Supreme Court ideological opposites Justices Ruth Bader Ginsburg and Antonin Scalia, came together for a discussion on constitutional issues Thursday night, but their camaraderie and escapades stole the show.
“Why don’t you call us the odd couple?” Scalia began, in a wide ranging conversation that included what really happened before Ginsburg attended the State of the Union, their thoughts on the Constitution as well as their habit of vacationing with each other. Scalia told a story about how they spent time together in the South of France once and Ginsburg decided to go parasailing.
“Ruth — honest to goodness — went up behind a motor boat,” he said, “I mean she’s so light you would think she would never come down. I would not do that.”
Ginsburg was a bit more revealing. She spoke about a trip to India where they rode atop an elephant.
“It was a rather bumpy ride,” she said. Scalia proceeded to cut short her story: “Some of her feminist friends gave me a hard time because she rode behind me on the elephant,” he said.

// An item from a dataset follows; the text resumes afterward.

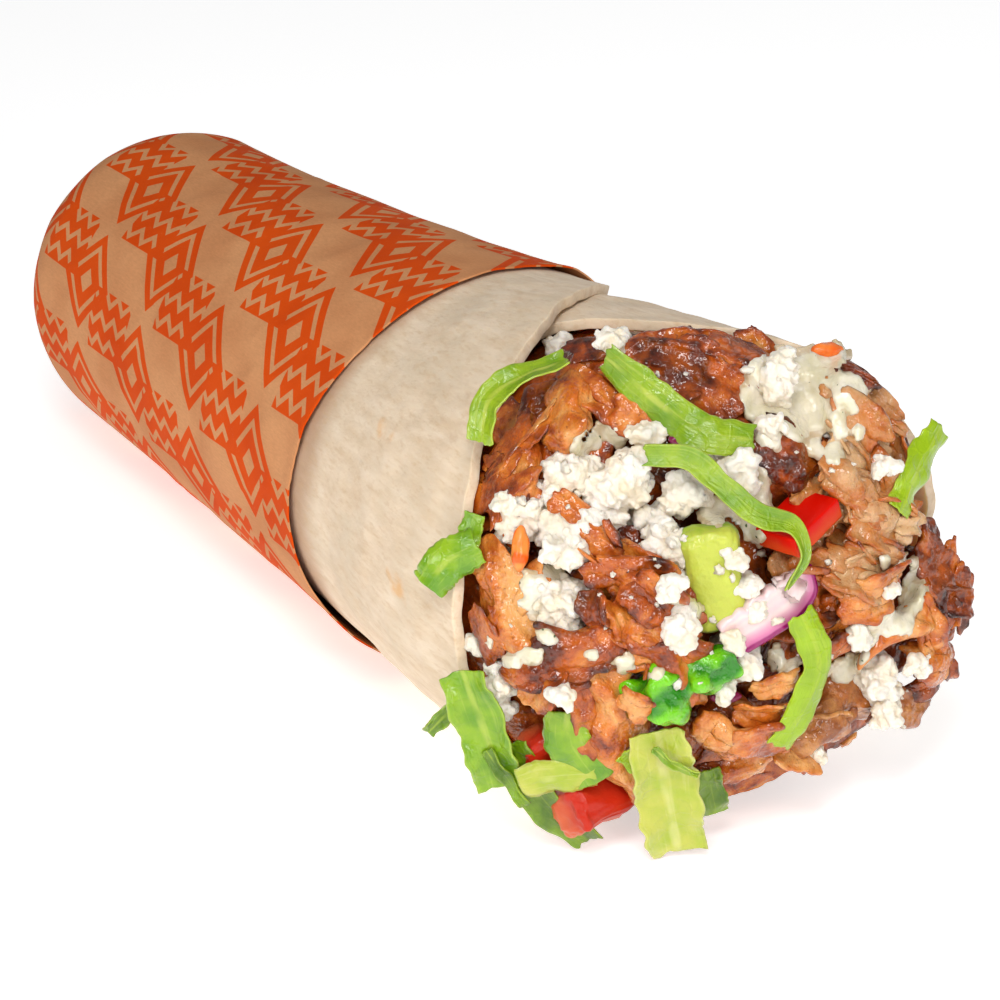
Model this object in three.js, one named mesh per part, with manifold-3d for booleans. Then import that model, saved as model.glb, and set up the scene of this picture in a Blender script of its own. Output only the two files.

Then Ginsburg interrupted, “The driver explained it was a matter of distribution of weight.”
The event was hosted by The Smithsonian Associates and moderated by NPR’s Nina Totenberg. Totenberg brought up the 1996 case United States v. Virginia Military Institute. Ginsburg wrote the majority opinion striking down the all-male admissions policy of the state school. Scalia dissented.
He began to defend himself recalling that Virginia had a military college for women.
“Far inferior in every way,” Ginsburg interjected. She added, however, that Scalia was kind enough to give her an advance copy of his dissent.
She said she read this “spicy dissent” and it “ruined her weekend” but that it made her final opinion better.
Totenberg tried to move the conversation to a discussion about Scalia’s notion that the Constitution is not a a so called “living” evolving document.
“Yeah, I have to get a better word then ‘dead’,” he said and then went on to explain that he believes the Constitution is an enduring document not meant to be subject to “whimsical change.”
Ginsburg countered that the founders filled the document with “grand ideas” that were meant to develop as society developed.
They touched on same-sex marriage and Ginsburg remarked that the swift change in the country over the last few years is a result in part of people saying, “this is who I am, take me for what I am.”
Finally they got to the State of the Union. Earlier in the evening, Scalia had expressed his disdain for the event that he stopped attending years ago. And Ginsburg admitted, that once again, she fell asleep, “as I often do.”
“The audience for the most part is awake because they are bobbing up and down and we sit there, stone faced,” she said. “But we’re not, at least I was not 100% sober,” she said to big applause. She blamed a fine wine Justice Kennedy had brought to dinner before hand.
“I vowed this year — just sparkling water—stay away from the wine — but the dinner was so delicious it needed wine.”
She said when she got home she got a call from one of her granddaughters. “She said, BUBIE, you were sleeping!”